Mistake 2: Since my SnCl2 seems not to work,I have not tested the black/purple material, assumed gold, for gold ...that was stupid.

I think two mistakes are enough to learn of on one day.

I will first go on, when I could test positive for gold. Then I want to wash the material first with clean KI to get all iodides washed out, then with hot water, then like Harold V. advices with inceneration and washing with acids before melting. I have to read this point again and I will ask, if there is something I don't understand.

Lesson learned today: Never think you are smart!
 
Be careful incinerating compounds containing iodine, the thick purple iodine vapors are poisonous. Iodine will also stain (red to yellow brown stains) just about everything it comes into contact with that is organic. It's best to heat iodine compounds in a closed system with a cold finger condenser to trap the iodine via sublimation as the iodine vaporizes upon decomposition.

Steve
 
Yes,that's a good advice, since I can not be sure to be able to leach all iodides out with the KI-solution and thereafter with water. I thought of bubbling the fumes through sodium thiosulfate at the end of the assembly and to lead an inert gas through the vessel with the stuff that is to be incenerated, so the fumes will be borne through the assembly. What would be inert? with glowing base metals they could react, though...or bad idea at all? I have no Helium, that would be nice.

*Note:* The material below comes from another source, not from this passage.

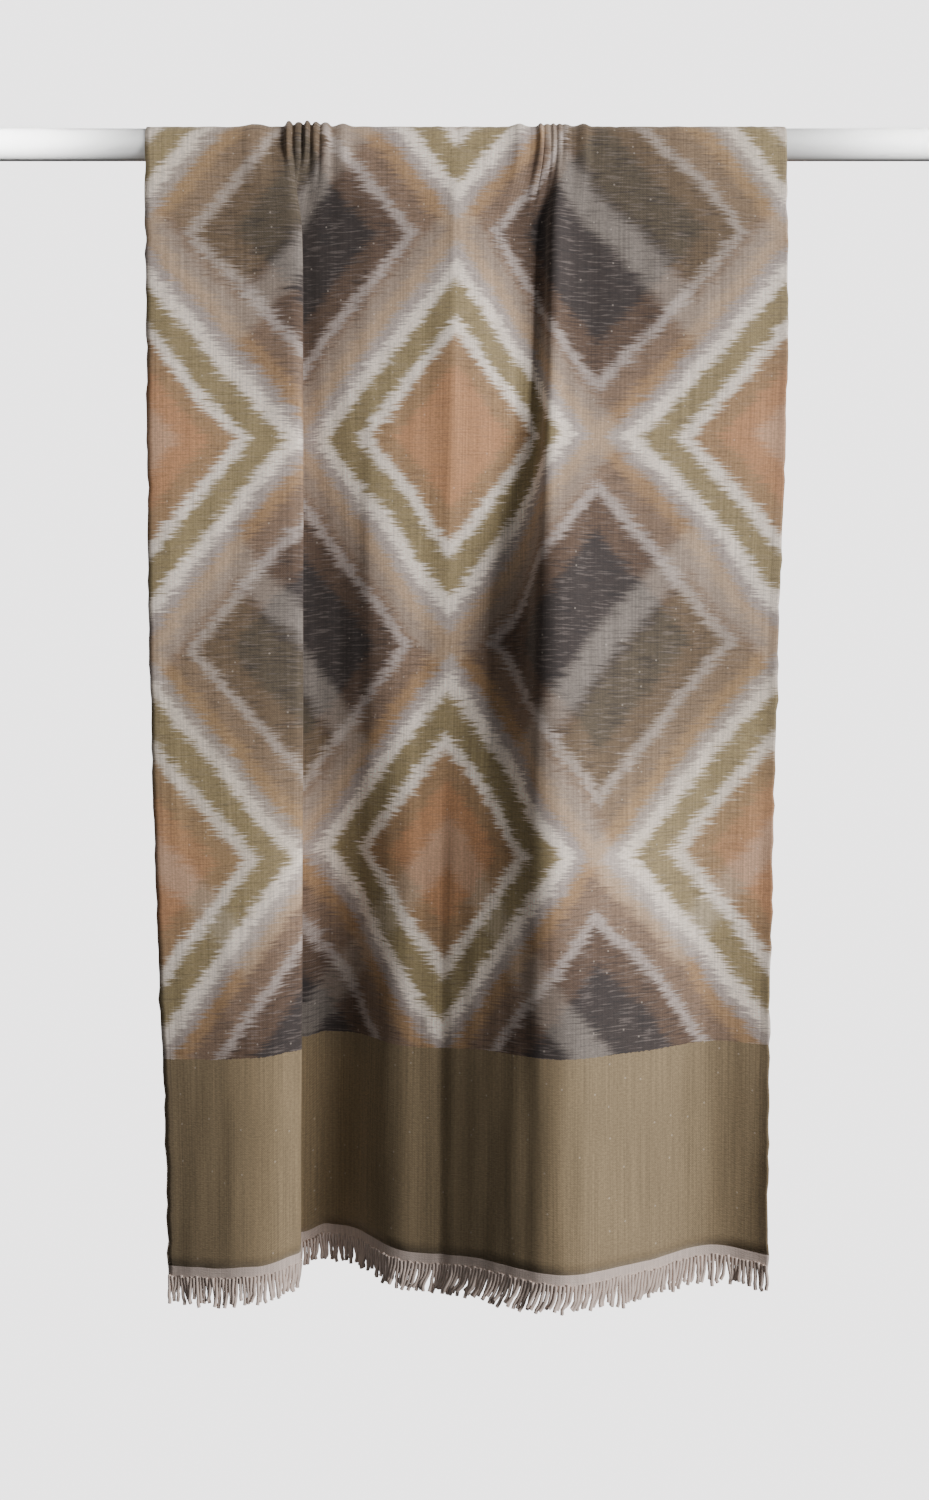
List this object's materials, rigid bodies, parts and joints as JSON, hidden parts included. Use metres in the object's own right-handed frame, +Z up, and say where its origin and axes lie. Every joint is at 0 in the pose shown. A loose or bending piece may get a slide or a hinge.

Edit: since I have no helium, I will not send any gas through it. I'll build a condenser and for safety thiosulfate at the end. Then I can reuse the gained sublimate for a new Lugol's solution.
 
For all those who followed this thread and who are as new to iodine as me: I think iodine is getting interesting at a point, at which I hardly would do experiments and learn just by reading (look: http://goldrefiningforum.com/~goldrefi/phpBB3/viewtopic.php?f=34&t=4301&start=40)

I consider the NH4I-method to be highly dangerous, if you not EXACTLY know what, how and when to do! Well, nothing I will "try out" by a recipe. I wished, some of the iodine-experts would live nearby. NH4I seems to do, what I had hoped KI/I could provide.


...and hey,the chlorox-method is lovely! Very nice to controll. Since today I guess I have a new favorite! :lol:
 
so i just started to play with iodine this week and here are the result
Photo 082.jpg
i used high purity i and ki and demineralised water 1/ 4/ 10 by weight

the etching rate is indeed fast
but it cemented back on the item...
i dont have the picture but i have leached finger with iodine and disolved the "aparently non gold bering finger) in ar the result "seem to be" a positive for gold....
and i did got a lot of with yelow and purple unknow precipitate...

i have a question for those who knows better than me, am i trying to make gold iodide or gold potassium iodide?

i will try more in the next week but for now like stuk like everyone else...
 
i just made a second try with 6g I/ 26g KI/ 176g h2o and the result are worst... on a little " plated bracelet" the solution seemed to attack base metal faster than gold and let gold in flake when i was shaking it.it also make a lot of whitish precipitate...

i tryed with a finger from memory and all it did was to cover the finger with a dark residu, i have removed it with a paper towel ,and it is blue.. i suspect that iodine plated on the gold...Photo 083.jpg
i dont know what im missing ...

the white stuff seem to apear on contact with copper/ base metal under the nickel layer...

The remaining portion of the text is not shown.